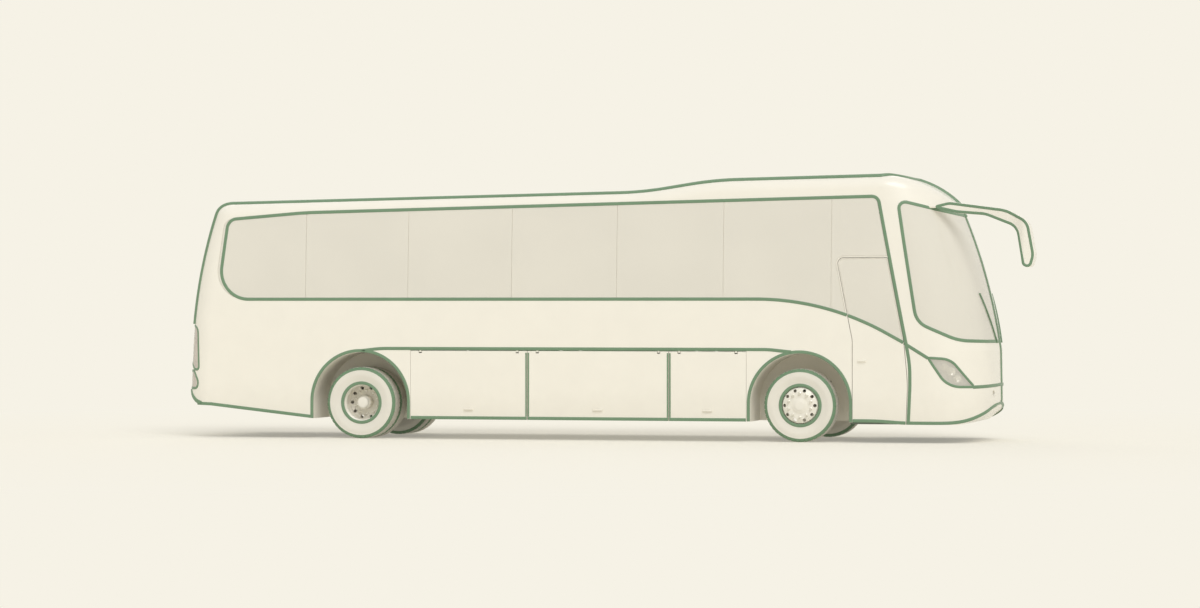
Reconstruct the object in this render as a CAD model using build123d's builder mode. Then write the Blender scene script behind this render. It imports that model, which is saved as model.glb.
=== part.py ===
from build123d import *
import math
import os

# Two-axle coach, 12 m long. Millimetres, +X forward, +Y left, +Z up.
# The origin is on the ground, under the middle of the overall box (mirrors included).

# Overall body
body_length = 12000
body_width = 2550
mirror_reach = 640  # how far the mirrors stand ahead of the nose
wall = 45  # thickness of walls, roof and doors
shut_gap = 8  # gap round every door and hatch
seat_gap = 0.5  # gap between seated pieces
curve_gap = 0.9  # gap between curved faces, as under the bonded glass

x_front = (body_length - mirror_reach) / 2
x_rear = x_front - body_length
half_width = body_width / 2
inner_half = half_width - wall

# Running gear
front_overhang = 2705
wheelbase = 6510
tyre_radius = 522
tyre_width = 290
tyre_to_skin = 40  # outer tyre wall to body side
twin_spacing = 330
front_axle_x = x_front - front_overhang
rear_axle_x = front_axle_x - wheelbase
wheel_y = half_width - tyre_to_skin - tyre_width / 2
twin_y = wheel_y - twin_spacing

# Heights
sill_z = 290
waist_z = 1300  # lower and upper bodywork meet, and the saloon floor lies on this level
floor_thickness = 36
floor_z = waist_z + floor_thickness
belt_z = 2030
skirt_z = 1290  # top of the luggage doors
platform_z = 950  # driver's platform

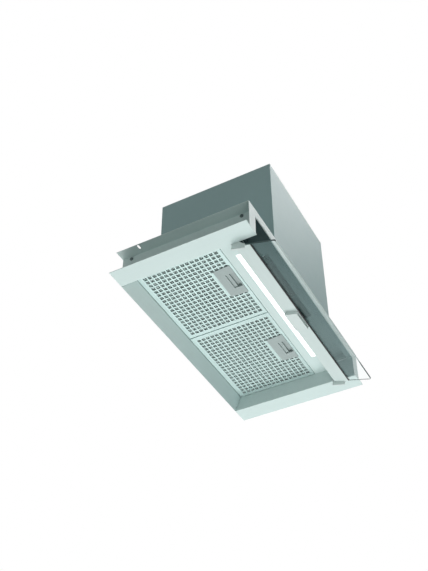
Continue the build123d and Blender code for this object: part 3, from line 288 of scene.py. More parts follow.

* _Instructions for the task_:
Reproduce the complete set of lines precisely as supplied.

* _Output of the task_:
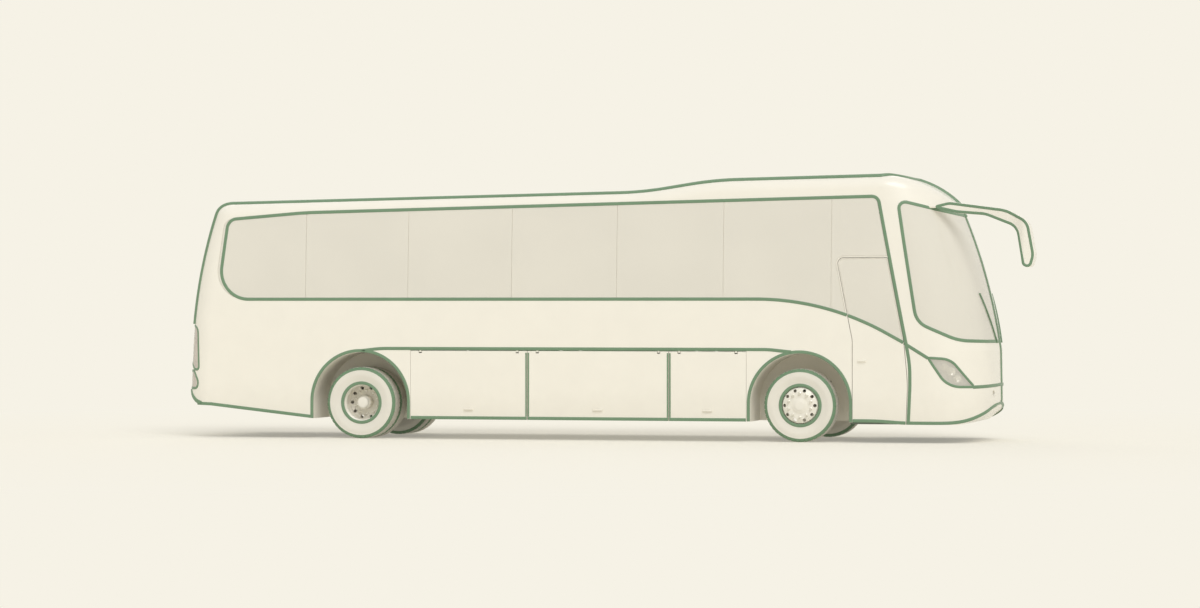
Reconstruct the object in this render as a CAD model using build123d's builder mode. Then write the Blender scene script behind this render. It imports that model, which is saved as model.glb.
=== part.py ===
from build123d import *
import math
import os

# Two-axle coach, 12 m long. Millimetres, +X forward, +Y left, +Z up.
# The origin is on the ground, under the middle of the overall box (mirrors included).

# Overall body
body_length = 12000
body_width = 2550
mirror_reach = 640  # how far the mirrors stand ahead of the nose
wall = 45  # thickness of walls, roof and doors
shut_gap = 8  # gap round every door and hatch
seat_gap = 0.5  # gap between seated pieces
curve_gap = 0.9  # gap between curved faces, as under the bonded glass

x_front = (body_length - mirror_reach) / 2
x_rear = x_front - body_length
half_width = body_width / 2
inner_half = half_width - wall

# Running gear
front_overhang = 2705
wheelbase = 6510
tyre_radius = 522
tyre_width = 290
tyre_to_skin = 40  # outer tyre wall to body side
twin_spacing = 330
front_axle_x = x_front - front_overhang
rear_axle_x = front_axle_x - wheelbase
wheel_y = half_width - tyre_to_skin - tyre_width / 2
twin_y = wheel_y - twin_spacing

# Heights
sill_z = 290
waist_z = 1300  # lower and upper bodywork meet, and the saloon floor lies on this level
floor_thickness = 36
floor_z = waist_z + floor_thickness
belt_z = 2030
skirt_z = 1290  # top of the luggage doors
platform_z = 950  # driver's platform

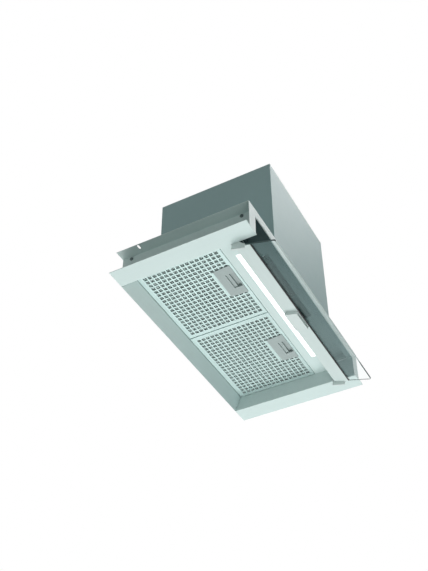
Continue the build123d and Blender code for this object: part 3, from line 288 of scene.py. More parts follow.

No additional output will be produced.